The July 2015 PPIC poll finds that Californians’ economic fears are part of the reason for their steady support for AB 32—which requires California to reduce its greenhouse gas emissions back to 1990 levels by 2020. Among California’s likely voters, 69 percent say global warming is a threat to California’s economy and quality of life.

Another reason for likely voters’ support for AB 32 is their hope that it may improve the jobs outlook. Asked about the economic impact of state actions to reduce global warming, they are more likely to say the result will be more jobs for people in the state (34%) than to say that the result will be fewer jobs (24%) or that there will be no impact on jobs (29%).
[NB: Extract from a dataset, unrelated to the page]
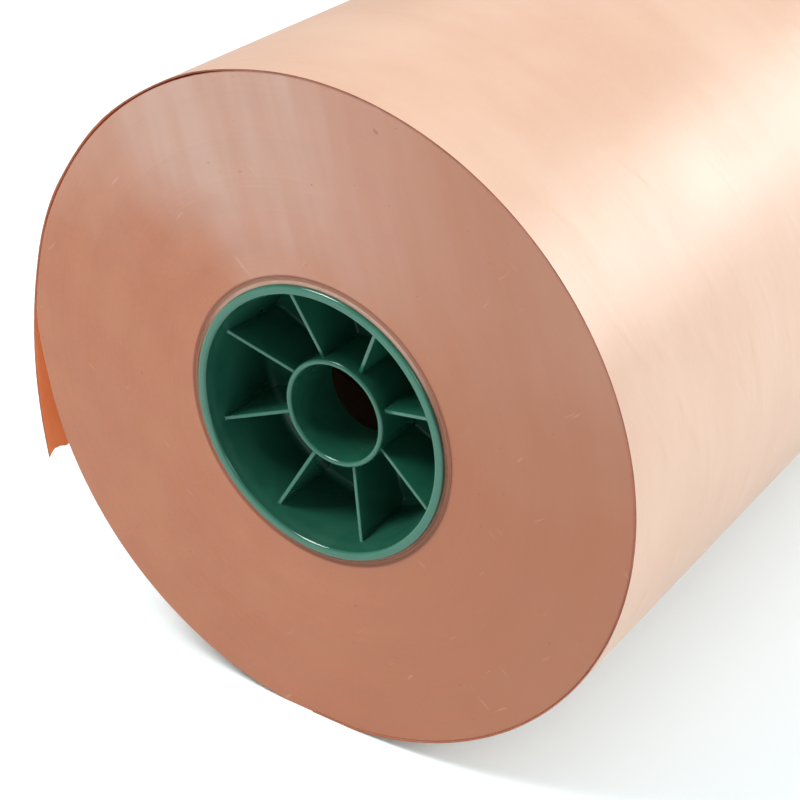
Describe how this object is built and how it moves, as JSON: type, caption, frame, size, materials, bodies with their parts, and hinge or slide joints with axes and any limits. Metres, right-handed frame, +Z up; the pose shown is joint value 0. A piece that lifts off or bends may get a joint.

Our polling finds a strong link between likely voters’ fears about the impact of climate change and hopes about state action to address it. Among those in favor of AB 32 today, the overwhelming majority say that global warming is a serious threat to the state’s economy. And a plurality of the supporters of AB 32 say the state’s actions to reduce global warming would lead to more jobs (44%). Less than a third (30%) say these actions would have no effect on job numbers. Just 14% say the result would be fewer jobs.

Californians have not only expressed consistent support for the state’s current goals to curb greenhouse gas emissions, they favor expanding those efforts. Solid majorities of likely voters strongly support three ideas proposed by Governor Brown earlier this year and reflected in SB 350, which is under consideration in the legislature: reducing petroleum use in cars and trucks by 50% by 2030, increasing the use of renewable energy for the state’s electricity to 50% by 2030, and doubling the energy efficiency in existing buildings by the year 2030. Most likely voters also support the proposal in another bill, SB 32, which would require the state to reduce its greenhouse gas emissions to 80% below 1990 levels by 2050.

Once again, strong support of these more ambitious climate goals is tied to the perceived economic effects of both climate change and the state’s actions to address it. Overwhelming majorities of likely voters who favor the new proposals say that global warming is a very serious or somewhat serious threat to the economy (88% reduce petroleum use; 82% increase renewable energy; 85% double energy efficiency; 87% reduce greenhouse gas emissions). Among likely voters who favor these new proposals, pluralities say that California’s actions to reduce global warming will lead to more jobs. Small minorities who favor the new climate change proposals say there would be fewer jobs as a result of actions to reduce global warming.

To reach California’s goals to curb emissions, the state will need to find ways to drastically reduce its greenhouse gases and reliance on fossil fuels. On this topic, the poll finds strong majority support for policies that encourage more electric vehicles and solar power. Overwhelming majorities who favor these policies also view global warming as a serious threat to the economy. Pluralities of those who favor these proposals expect that actions to reduce global warming would lead to more jobs.

PPIC’s surveys have consistently shown that most Californians are aligned with the state’s current efforts and proposed policies, and that they have made up their minds about the perceived economic impacts of climate change and state actions to curb it. Still, the ongoing political debate over what steps to take relies on partisan talking points borrowed from the national arena. There is a shortfall of factual analysis to help leaders—and all Californians—understand the costs, benefits, and trade-offs they are being asked to make. Specifically, will climate change take a greater toll on poor and disadvantaged communities? How will climate change policies improve job prospects in these communities?

As one of the most important issues facing California’s future, climate policy is certainly deserving of a well-informed discussion and a thorough public hearing as new climate-oriented proposals make their way through the legislative process this summer.